1. Professor Litman, how did Justice Jackson use the findings of your paper “Legal Innocence and Federal Habeas”?

That paper is about how the law has long treated claims of “legal innocence” differently and with special solicitude, and for good reason. Justice Jackson used the paper to support that idea and to establish that that was part of the background legal rules against which Congress drafted the statute.

2. Professor Primus, how did Justice Jackson use the findings of your paper “Equitable Gateways: Toward Expanded Federal Habeas Corpus Review of State-Court Criminal Convictions”?

My article argued that the Supreme Court has long recognized equitable exceptions to its restrictions on the availability of federal habeas corpus review of criminal convictions. These “equitable gateways” focus on (a) protecting innocent people from unjust imprisonment and (b) ensuring that prisoners have at least one full and fair opportunity to have their federal claims heard in federal court. Justice Jackson cited the article in support of her argument that the majority’s cramped interpretation of the federal habeas statutes to preclude prisoners like Jones from being able to raise their legal innocence claims—claims that they had never had a full and fair opportunity to present even once to a federal court—was at odds with background principles that have always informed the scope of federal habeas review.

3. What do each of you see as the biggest implications of this ruling?

Litman: It means that there will be people in prison for things that are not crimes, and people in prison for much longer than the law says they should be. Justice Jackson summed it up when she said “legally innocent or not, [people like the habeas petitioner in the case] must just carry on in prison, regardless.” Or, in the words of the joint dissent by Justices Sotomayor and Kagan, “A prisoner who is actually innocent, imprisoned for conduct that Congress did not criminalize, is forever barred…from raising that claim, merely because he previously sought postconviction relief. It does not matter that an intervening decision of this Court confirms his innocence.”

Primus: This decision will result in the unjustified imprisonment of innocent people.  Every time the Supreme Court substantively narrows lower federal courts’ interpretation of a federal criminal statute—effectively telling the lower courts that Congress never intended to criminalize a category of behavior—there will be countless individuals in federal prison who will be wrongly serving a sentence for noncriminal conduct because of the lower courts’ prior erroneous interpretation of the statute. But many of these wrongly condemned people will have no ability to petition a court to be released after this decision, simply because they happened to have already challenged their conviction on other grounds in a prior federal habeas petition.

4. What do each of you see as the biggest thing the Court got wrong in this ruling?

Primus: The Court improperly drew a negative inference from the habeas statutes’ silence in a way that was at odds with the intent of Congress at the time the statutes were enacted, in conflict with the background principles that animate federal habeas review of criminal convictions, inconsistent with its own clear-statement rule (which requires a clear congressional statement before the Court should prevent prisoners from having access to the Great Writ), and raises serious constitutional questions about the continued imprisonment of actually innocent people.
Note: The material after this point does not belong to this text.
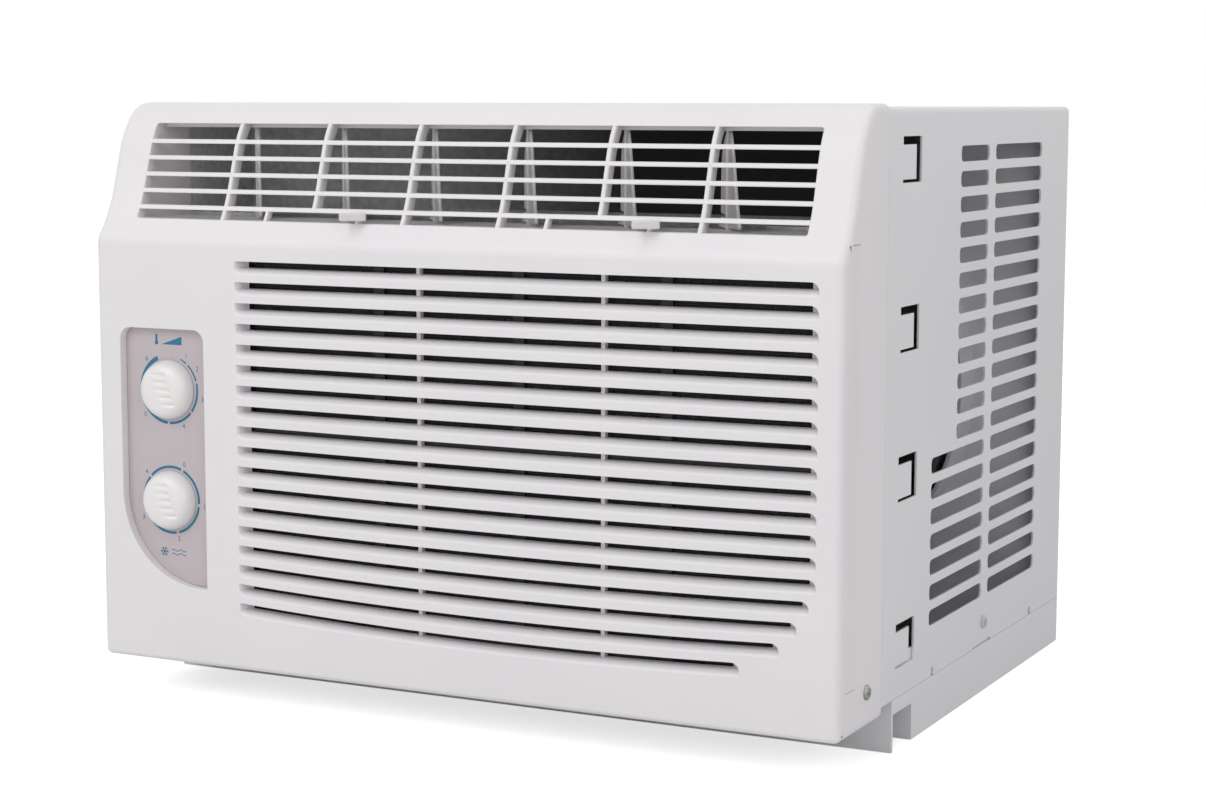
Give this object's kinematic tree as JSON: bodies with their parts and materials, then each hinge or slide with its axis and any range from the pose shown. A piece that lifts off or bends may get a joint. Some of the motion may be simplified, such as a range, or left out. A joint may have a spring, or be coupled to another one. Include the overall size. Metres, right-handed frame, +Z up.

They really just got it wrong at every turn. And this is not an aberrational decision. As Justice Jackson said in her dissent, this is part of a concerted effort by the justices in the majority to cut off federal habeas review for individuals who have been convicted of crimes—regardless of whether they are innocent and regardless of whether their constitutional rights were trampled to obtain those convictions.  

Litman: It’s hard to pick just one. But I’d say the overall framework that the Court used to decide the case. The majority drew a negative inference from the statute’s silence, reasoning that because Congress did not specifically authorize incarcerated persons to file habeas petitions asserting their statutory innocence, Congress had not authorized them to do so. But as Justice Jackson explained in her dissent, that gets things backwards—we should expect Congress to speak clearly and explicitly if it intends to demand that legally innocent people stay in prison, in light of the myriad constitutional concerns she identifies with denying them a judicial remedy.

5. Were you surprised by this ruling? Why/why not?

Primus: No. I fully expected this when they granted certiorari. This Supreme Court majority has made it quite clear that they want to limit the scope of federal habeas review—particularly for those who have already been convicted of a criminal offense.

Litman: No, not at all; in a piece in the Michigan Law Review Online, I warned that it would probably happen when President Trump won the election in 2016 and appointed Justice Gorsuch to the Supreme Court; as a judge on the US Court of Appeals for the Tenth Circuit, Justice Gorsuch had really pioneered the view that federal law did not allow a legally innocent person to file a habeas petition challenging their conviction or sentence.